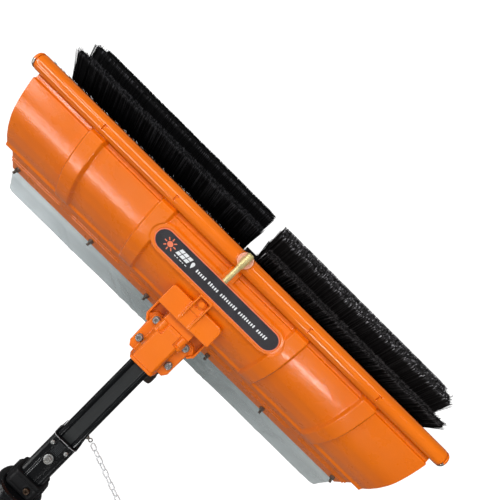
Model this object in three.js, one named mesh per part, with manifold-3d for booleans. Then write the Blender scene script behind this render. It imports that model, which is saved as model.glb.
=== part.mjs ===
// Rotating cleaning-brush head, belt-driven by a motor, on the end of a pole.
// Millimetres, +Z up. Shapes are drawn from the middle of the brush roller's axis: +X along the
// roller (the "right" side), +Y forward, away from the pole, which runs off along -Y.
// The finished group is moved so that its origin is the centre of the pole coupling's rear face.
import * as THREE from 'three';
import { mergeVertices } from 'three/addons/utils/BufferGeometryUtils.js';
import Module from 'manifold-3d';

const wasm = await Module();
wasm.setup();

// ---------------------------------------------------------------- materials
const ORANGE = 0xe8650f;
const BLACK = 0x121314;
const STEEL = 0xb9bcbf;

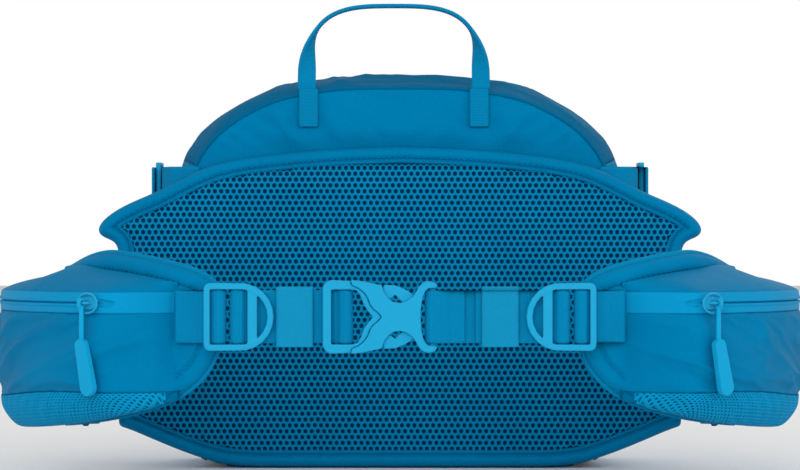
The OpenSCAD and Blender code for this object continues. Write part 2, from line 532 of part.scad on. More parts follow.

------------------------

> _Given instruction_
Each record above should be returned exactly as it appears.

> _Task result_
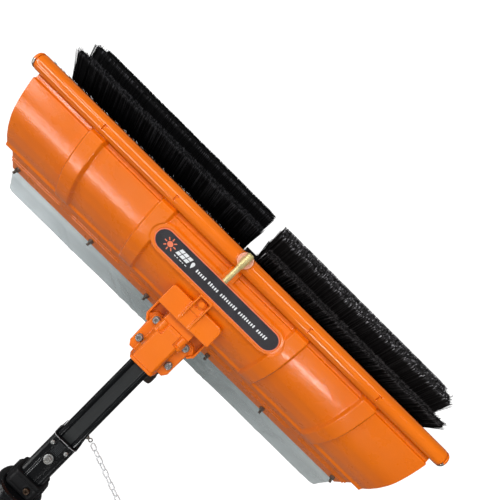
Model this object in three.js, one named mesh per part, with manifold-3d for booleans. Then write the Blender scene script behind this render. It imports that model, which is saved as model.glb.
=== part.mjs ===
// Rotating cleaning-brush head, belt-driven by a motor, on the end of a pole.
// Millimetres, +Z up. Shapes are drawn from the middle of the brush roller's axis: +X along the
// roller (the "right" side), +Y forward, away from the pole, which runs off along -Y.
// The finished group is moved so that its origin is the centre of the pole coupling's rear face.
import * as THREE from 'three';
import { mergeVertices } from 'three/addons/utils/BufferGeometryUtils.js';
import Module from 'manifold-3d';

const wasm = await Module();
wasm.setup();

// ---------------------------------------------------------------- materials
const ORANGE = 0xe8650f;
const BLACK = 0x121314;
const STEEL = 0xb9bcbf;

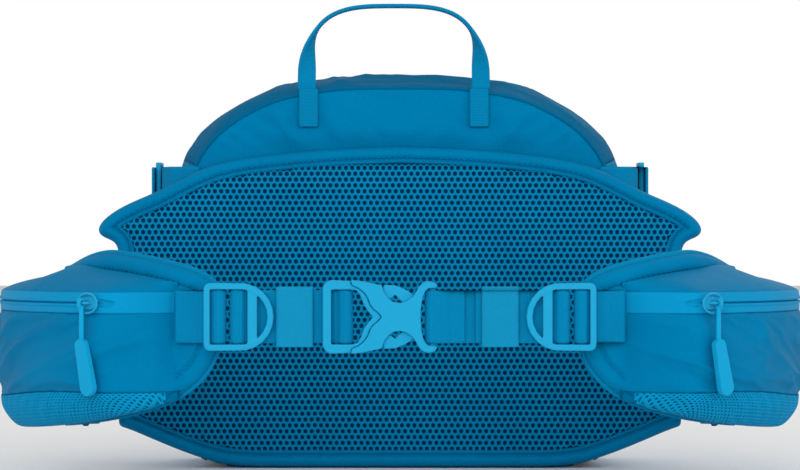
The OpenSCAD and Blender code for this object continues. Write part 2, from line 532 of part.scad on. More parts follow.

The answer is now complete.